No, not all algorithms can be parallelized effectively. While the goal of parallelization is to execute multiple parts of a task concurrently to improve performance, many algorithms possess inherent characteristics that limit or prevent efficient parallel execution.
Understanding Parallelization
Parallelization involves breaking down a computational problem into smaller, independent sub-problems that can be solved simultaneously by multiple processing units. This approach is widely used to leverage multi-core processors, distributed systems, and supercomputers, leading to significant speedups for suitable tasks.
Why Some Algorithms Cannot Be Efficiently Parallelized
The primary limitation for parallelization stems from dependencies within an algorithm. If the next step in an algorithm's execution relies directly on the outcome or data produced by a previous step, those steps must be executed sequentially, creating a bottleneck.

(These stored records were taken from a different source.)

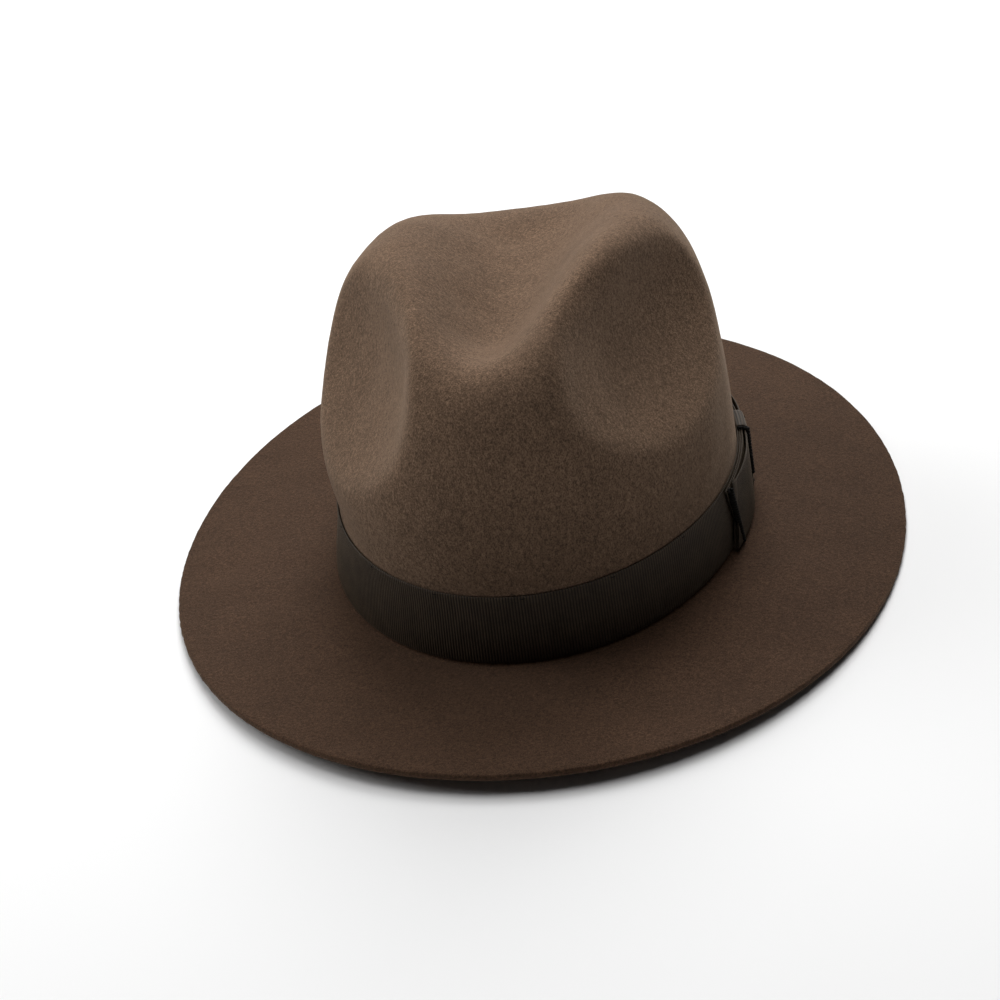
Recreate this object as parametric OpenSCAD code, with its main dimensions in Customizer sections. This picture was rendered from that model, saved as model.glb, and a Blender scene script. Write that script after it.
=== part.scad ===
// A felt fedora: one blocked felt body, a grosgrain band with a flat bow on the
// wearer's left, and a sweatband and lining inside. Millimetres, +Z up. The
// front faces -Y, the wearer's left is +X, and the hat stands on its brim at Z = 0.
//
// Heights inside the functions are measured from the break line, where the
// crown meets the brim. Angles run from the wearer's left (0) to the back (90).

/* [Felt body] */
// Thickness of the felt
felt_t = 2.6; // [2:0.1:3.2]
// Outside width of the crown at the break line
crown_wid = 174; // [162:1:186]
// Outside length of the crown at the break line
crown_len = 208; // [194:1:220]
// Height of the uncreased crown above the break line
crown_h = 132; // [122:1:136]
// Squareness of the crown's profile, the power of its superellipse
crown_power = 5.3; // [4:0.1:6]
// How much the crown's left side leans in at the top, as a fraction of its half width
taper_left = 0.07; // [0.02:0.01:0.08]
// The same on the right side
taper_right = 0.02; // [0:0.01:0.05]
// How far the crown leans back at its top
crown_lean = -6; // [-7:0.5:2]
// How much higher the crown's back edge is than its front edge, halved
back_rise = 4; // [0:0.5:6]
// How much higher the crown's left edge is than its right edge, halved
side_rise = 4.2; // [0:0.2:5]
// How much the uncreased crown bulges up at its middle
dome_bulge = 11; // [6:0.5:12]
// Height of the soft mound on the left edge of the crown's top
side_mound = 4.6; // [0:0.2:6]
// Height of the soft mound towards the back of the same edge
back_mound = 6.5; // [0:0.5:8]
// How far the right side is drawn in near the top of the ribbon
waist_in = 5; // [0:0.5:6]

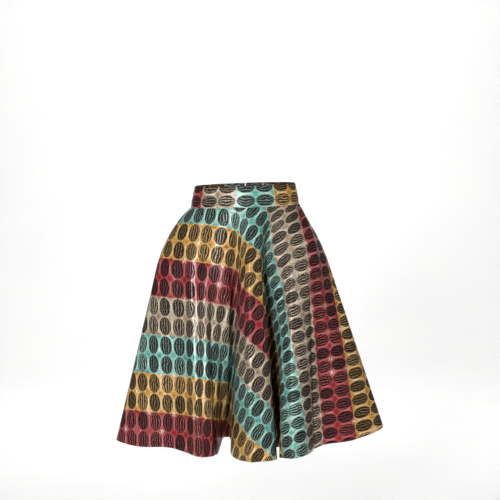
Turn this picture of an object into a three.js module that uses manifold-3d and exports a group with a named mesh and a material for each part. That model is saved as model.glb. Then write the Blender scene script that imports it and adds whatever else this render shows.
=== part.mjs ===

Key reasons algorithms might be difficult or impossible to parallelize efficiently include:
- Sequential Dependencies (Data Dependencies): This is the most common and fundamental barrier. When the data required for a subsequent operation is produced by a preceding one, the operations cannot run in parallel. For instance, in an iterative calculation where each iteration builds upon the result of the prior one, such as:
- Calculating the Fibonacci sequence using its recursive definition (F(n) = F(n-1) + F(n-2)) iteratively.
- Traversing a singly linked list, where accessing the next node requires knowing the current node's address.
- Many dynamic programming problems where subproblems depend on solutions to directly preceding subproblems.
- Control Dependencies: The flow of control (which instruction executes next) depends on the outcome of a conditional statement from a previous instruction. This can make it difficult to predict execution paths and assign tasks in parallel.
- Synchronization Overhead: Even if parts of an algorithm could run in parallel, the time and resources spent on coordinating these parallel tasks (e.g., sharing data, locking resources, waiting for other tasks to complete) might outweigh the benefits of parallel execution. Excessive communication or synchronization can lead to performance degradation rather than improvement.
- Amdahl's Law: This principle states that the theoretical speedup of a program when executed on multiple processors is limited by the fraction of the program that is inherently sequential. If a significant portion of an algorithm must be run sequentially, even an infinite number of processors will not provide unlimited speedup.
Algorithms Suitable for Parallelization
Algorithms that lend themselves well to parallel processing often exhibit characteristics that allow for independent task execution with minimal communication.
Common types of parallelizable algorithms include:
- Embarrassingly Parallel Problems: These are problems where tasks are entirely independent of each other, requiring no communication or synchronization between them.
- Examples: Applying an image filter to every pixel in an image, rendering individual frames in a video, Monte Carlo simulations.
- Divide and Conquer Algorithms: Problems that can be broken down into smaller, independent sub-problems, solved recursively, and then combined.
- Examples: Many sorting algorithms like Merge Sort or Quick Sort (for partitioning).
- Data Parallel Algorithms: Operations are performed uniformly on large sets of data elements simultaneously.
- Examples: Matrix multiplication, vector operations, processing large datasets in database queries.
Practical Considerations
While an algorithm might seem inherently sequential, sometimes a different algorithmic approach or a clever transformation can expose opportunities for parallelism. However, for many algorithms with strong sequential dependencies, the gains from parallelization are often minimal, if any, and the effort to parallelize them might not be worthwhile. The goal is always to find the most efficient way to solve a problem, which sometimes means sticking to a sequential approach if parallelization introduces too much overhead or doesn't yield significant benefits.
| Characteristic | Parallelization Friendly Algorithms | Inherently Sequential Algorithms |
|---|---|---|
| Dependencies | Tasks are independent or have minimal dependencies. | Subsequent steps critically depend on previous outcomes. |
| Scalability | High potential for speedup with more processing units. | Limited by the sequential portion; often poor scalability. |
| Communication | Little to no inter-process communication required. | High communication or synchronization overhead if forced. |
| Examples | Image processing, scientific simulations, large data analytics. | Linked list traversal, some iterative numerical methods, many dynamic programming solutions. |
Understanding these distinctions is crucial for designing efficient software in today's multi-core computing environments.